Though the sun shone during our entire stay, the winds were relentless at times which made the water too rough for most water sports like kayaking or jet skis. Even snorkeling was a tiring workout against the surf.

Sheraton Tokoriki Fiji Beach

Enjoying the beach on Tokoriki island

I was a little surprised that there weren’t more excursion options offered from the hotel, especially with so many of the Mamanuca’s best islands just a short boat ride away.

In fact, Modriki Island (of Cast Away fame) was easily visible from our villa but there was no way to visit it – an easily bookable day trip from Nadi.

But I guess the purpose of staying at the outer island resorts is to get off the grid and relax, not to spend every day doing day trips. Fine by me!

For our final day in paradise we decided it was time to check out the spa. We made an afternoon appointment for a couples massage and spent the morning relaxing on our deck.

Our afternoon at the spa was fantastic and we emerged relaxed and refreshed just in time to pour a glass of wine and walk up the hill to the heli pad for a perfect sunset.

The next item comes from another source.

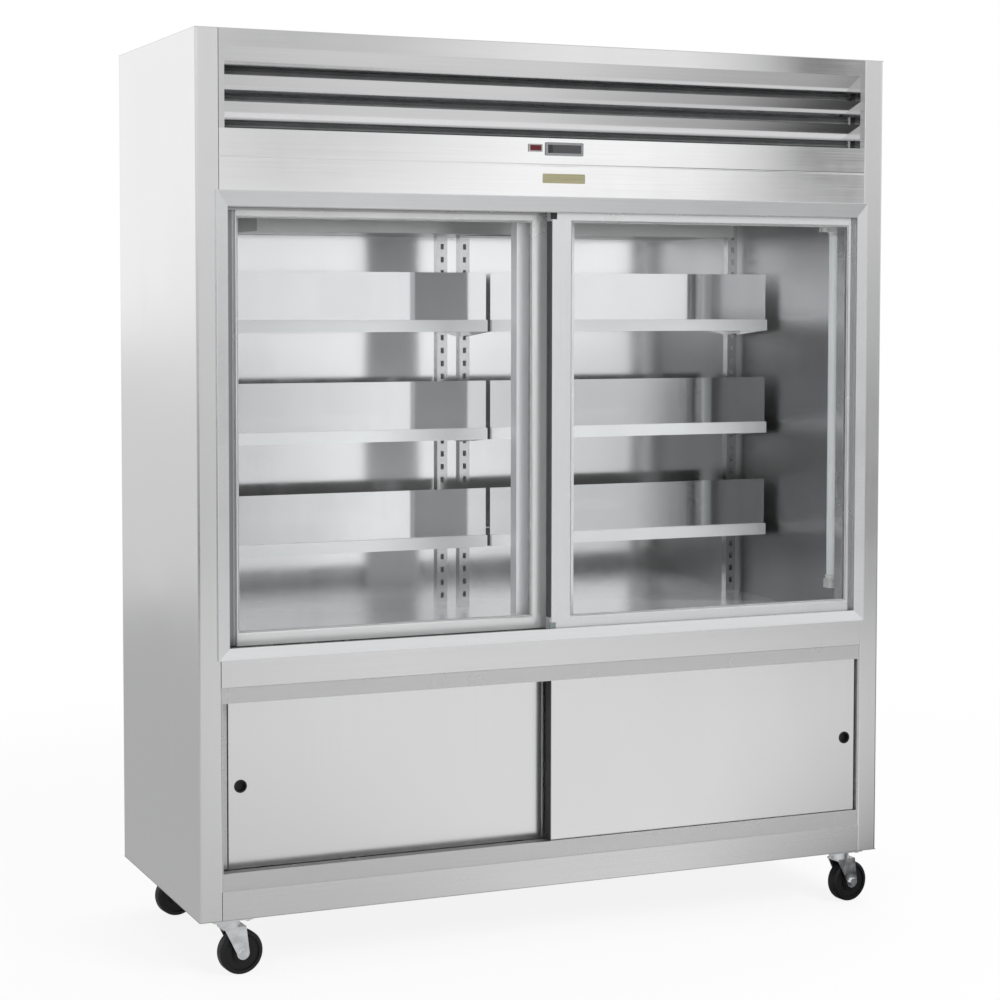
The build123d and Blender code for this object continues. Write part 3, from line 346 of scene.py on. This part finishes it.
def dress_louvre():
    """Brushed blades whose hems, set back by the blades' rake, are painted dark as shade in the recess.
    """
    blade_rake = 27 * MM
    hem_edge = 4 * MM
    blades = brushed_steel("louvre_steel", 0.78, roughness=0.10)
    hem_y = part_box("louvre_panel")[0].y + blade_rake
    hem = blades.ramp(blades.axis("Y"), (hem_y - hem_edge, hem_y))
    lines = blades.ramp(blades.noise((1, 175, 175)), NOISE_SPAN)
    bright = blades.shaded(lines, 0.985, 1.015)
    # Painted shade: the hems, back in the recess, get a darker copy of the blade colour
    painted_hem_shade = blades.shaded(lines, 0.42, 0.46)
    blades.set("Base Color", blades.mix(hem, bright, painted_hem_shade))
    use(blades, "louvre_panel")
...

I couldn’t have written a better ending to our time in Fiji.

Leaving Paradise

The next morning it was time to head back to the main island of Nadi, this time by ferry. The ferry ride was pleasant enough but made more stops than we anticipated and took nearly 2 hours to make it back to the port in Denarau.

As we drove to the airport I pondered whether it was a better Fiji experience this time staying on one of the outer islands. There’s no doubt the beaches and water are a vast improvement over Nadi and there’s definitely something to be said for the “deserted island” feeling, especially when you’re on your honeymoon.

But you do give up some excursion options and a wider selection of restaurants and shops. However, overall I’d say it was nice to experience a different, more remote side of Fiji.

Alas, it’s now time to leave the sandy beaches and sunshine of Fiji behind and head back to winter…next stop, New Zealand!